▸ REQUIRED TASK: Take every line where the string "scene" appears and copy it.

━━━━━ DATA PROVIDED

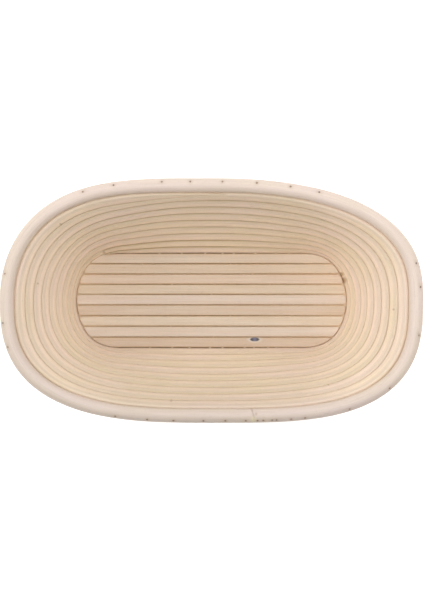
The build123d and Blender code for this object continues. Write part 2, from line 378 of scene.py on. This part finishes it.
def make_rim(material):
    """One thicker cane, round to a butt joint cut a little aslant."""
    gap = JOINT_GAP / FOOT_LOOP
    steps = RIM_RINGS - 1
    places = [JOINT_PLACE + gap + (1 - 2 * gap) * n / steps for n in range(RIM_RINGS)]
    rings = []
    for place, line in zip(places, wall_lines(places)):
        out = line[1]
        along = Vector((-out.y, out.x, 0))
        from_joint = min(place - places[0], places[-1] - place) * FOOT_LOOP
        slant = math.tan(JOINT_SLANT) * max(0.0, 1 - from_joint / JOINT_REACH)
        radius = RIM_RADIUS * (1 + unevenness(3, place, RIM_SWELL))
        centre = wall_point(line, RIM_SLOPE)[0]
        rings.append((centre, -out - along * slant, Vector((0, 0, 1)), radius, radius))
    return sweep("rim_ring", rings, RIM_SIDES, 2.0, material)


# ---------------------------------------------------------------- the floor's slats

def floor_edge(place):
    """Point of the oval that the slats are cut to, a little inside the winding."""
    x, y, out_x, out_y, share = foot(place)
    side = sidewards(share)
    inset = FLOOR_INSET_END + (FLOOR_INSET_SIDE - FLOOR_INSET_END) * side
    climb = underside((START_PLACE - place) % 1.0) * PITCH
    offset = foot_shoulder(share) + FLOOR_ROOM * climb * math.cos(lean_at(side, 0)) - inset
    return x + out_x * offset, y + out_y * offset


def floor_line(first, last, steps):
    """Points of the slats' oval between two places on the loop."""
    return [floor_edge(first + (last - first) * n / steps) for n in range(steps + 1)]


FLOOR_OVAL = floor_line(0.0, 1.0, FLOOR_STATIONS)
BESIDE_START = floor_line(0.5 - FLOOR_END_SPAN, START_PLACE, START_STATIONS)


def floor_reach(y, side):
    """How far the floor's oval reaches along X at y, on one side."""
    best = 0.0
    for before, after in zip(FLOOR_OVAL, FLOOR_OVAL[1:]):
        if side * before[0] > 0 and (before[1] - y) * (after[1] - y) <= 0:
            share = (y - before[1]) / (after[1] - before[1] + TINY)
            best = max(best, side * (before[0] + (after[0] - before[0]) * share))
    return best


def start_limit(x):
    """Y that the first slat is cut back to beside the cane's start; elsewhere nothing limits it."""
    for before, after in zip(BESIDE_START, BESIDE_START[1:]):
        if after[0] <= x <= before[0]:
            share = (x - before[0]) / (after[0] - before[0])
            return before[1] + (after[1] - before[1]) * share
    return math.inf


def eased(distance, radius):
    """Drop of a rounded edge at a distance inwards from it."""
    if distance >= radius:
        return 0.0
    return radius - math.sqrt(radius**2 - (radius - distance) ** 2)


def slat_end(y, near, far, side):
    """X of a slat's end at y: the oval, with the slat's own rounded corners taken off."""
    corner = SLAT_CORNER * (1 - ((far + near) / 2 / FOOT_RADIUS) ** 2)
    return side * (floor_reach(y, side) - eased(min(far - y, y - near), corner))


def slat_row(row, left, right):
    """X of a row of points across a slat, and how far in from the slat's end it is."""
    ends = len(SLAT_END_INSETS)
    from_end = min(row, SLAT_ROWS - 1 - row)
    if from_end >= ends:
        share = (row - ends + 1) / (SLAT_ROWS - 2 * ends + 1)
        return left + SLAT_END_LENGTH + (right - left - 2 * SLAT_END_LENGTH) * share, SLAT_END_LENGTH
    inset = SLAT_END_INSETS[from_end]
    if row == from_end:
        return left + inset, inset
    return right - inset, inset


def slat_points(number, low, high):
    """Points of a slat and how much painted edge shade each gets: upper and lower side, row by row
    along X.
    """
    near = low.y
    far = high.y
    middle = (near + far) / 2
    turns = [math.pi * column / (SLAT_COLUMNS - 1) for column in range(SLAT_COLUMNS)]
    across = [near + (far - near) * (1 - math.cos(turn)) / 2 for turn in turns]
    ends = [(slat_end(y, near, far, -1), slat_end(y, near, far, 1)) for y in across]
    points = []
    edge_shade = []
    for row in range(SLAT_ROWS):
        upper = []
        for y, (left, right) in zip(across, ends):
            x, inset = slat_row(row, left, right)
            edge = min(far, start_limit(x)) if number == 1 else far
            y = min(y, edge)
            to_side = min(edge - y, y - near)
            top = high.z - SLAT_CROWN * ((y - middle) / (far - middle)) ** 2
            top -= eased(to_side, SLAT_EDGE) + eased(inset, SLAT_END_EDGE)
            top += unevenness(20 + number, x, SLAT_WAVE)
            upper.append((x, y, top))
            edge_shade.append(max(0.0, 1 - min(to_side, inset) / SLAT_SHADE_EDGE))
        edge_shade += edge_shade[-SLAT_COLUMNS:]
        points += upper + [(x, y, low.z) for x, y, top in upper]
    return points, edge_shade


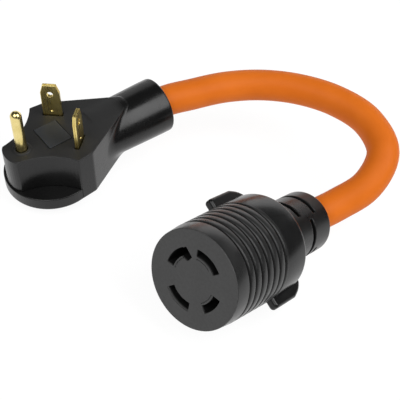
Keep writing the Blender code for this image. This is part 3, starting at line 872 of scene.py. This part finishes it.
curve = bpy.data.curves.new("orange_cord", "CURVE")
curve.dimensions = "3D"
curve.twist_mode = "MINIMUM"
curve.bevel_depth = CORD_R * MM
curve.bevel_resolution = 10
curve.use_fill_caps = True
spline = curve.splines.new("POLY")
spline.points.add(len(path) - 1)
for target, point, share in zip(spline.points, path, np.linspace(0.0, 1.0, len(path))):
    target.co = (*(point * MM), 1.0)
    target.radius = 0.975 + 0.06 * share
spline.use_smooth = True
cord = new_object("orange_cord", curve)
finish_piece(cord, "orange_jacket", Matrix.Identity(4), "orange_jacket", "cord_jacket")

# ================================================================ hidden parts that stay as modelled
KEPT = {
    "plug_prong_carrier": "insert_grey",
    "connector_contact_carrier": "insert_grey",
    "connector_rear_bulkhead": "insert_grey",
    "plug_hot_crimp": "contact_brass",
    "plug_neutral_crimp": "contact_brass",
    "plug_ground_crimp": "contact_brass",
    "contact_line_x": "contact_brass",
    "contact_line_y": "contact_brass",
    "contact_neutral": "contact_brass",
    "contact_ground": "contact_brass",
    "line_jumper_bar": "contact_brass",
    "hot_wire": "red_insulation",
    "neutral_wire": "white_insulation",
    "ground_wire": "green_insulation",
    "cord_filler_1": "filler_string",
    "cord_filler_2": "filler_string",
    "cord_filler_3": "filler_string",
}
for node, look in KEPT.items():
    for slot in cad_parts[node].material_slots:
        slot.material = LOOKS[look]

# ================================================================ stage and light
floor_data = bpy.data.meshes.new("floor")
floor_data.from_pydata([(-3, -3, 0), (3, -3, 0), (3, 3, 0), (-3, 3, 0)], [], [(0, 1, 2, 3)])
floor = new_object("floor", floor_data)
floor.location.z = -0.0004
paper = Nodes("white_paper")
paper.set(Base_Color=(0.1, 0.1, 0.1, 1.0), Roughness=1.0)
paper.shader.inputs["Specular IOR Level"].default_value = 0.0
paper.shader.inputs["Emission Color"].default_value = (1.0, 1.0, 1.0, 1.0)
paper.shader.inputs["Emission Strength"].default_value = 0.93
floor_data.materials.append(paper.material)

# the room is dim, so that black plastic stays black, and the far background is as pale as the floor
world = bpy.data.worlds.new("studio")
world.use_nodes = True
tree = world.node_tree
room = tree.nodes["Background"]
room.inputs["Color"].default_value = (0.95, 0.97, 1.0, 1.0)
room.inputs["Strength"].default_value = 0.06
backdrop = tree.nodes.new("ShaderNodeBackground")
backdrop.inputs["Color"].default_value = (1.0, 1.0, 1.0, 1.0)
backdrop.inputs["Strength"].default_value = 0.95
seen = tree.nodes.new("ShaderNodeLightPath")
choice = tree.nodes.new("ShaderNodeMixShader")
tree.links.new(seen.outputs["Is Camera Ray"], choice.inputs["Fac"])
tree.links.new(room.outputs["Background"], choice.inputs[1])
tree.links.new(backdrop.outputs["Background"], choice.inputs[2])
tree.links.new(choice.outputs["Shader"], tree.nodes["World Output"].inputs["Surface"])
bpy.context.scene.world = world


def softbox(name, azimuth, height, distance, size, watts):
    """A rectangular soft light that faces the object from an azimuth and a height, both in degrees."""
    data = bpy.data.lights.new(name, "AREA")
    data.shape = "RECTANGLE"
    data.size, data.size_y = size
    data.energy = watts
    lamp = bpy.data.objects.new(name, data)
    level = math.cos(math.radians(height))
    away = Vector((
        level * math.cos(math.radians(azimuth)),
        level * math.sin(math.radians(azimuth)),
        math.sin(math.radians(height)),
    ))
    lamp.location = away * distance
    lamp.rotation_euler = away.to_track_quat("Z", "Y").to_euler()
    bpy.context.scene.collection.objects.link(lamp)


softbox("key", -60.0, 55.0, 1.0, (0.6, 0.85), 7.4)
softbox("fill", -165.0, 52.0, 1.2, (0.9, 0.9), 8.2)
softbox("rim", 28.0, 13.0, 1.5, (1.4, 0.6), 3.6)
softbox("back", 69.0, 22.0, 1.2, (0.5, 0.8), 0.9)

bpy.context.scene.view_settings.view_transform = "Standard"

━━━━━━━━━━

▸ FINAL ANSWER:
The build123d and Blender code for this object continues. Write part 2, from line 378 of scene.py on. This part finishes it.
Keep writing the Blender code for this image. This is part 3, starting at line 872 of scene.py. This part finishes it.
bpy.context.scene.world = world
    bpy.context.scene.collection.objects.link(lamp)
bpy.context.scene.view_settings.view_transform = "Standard"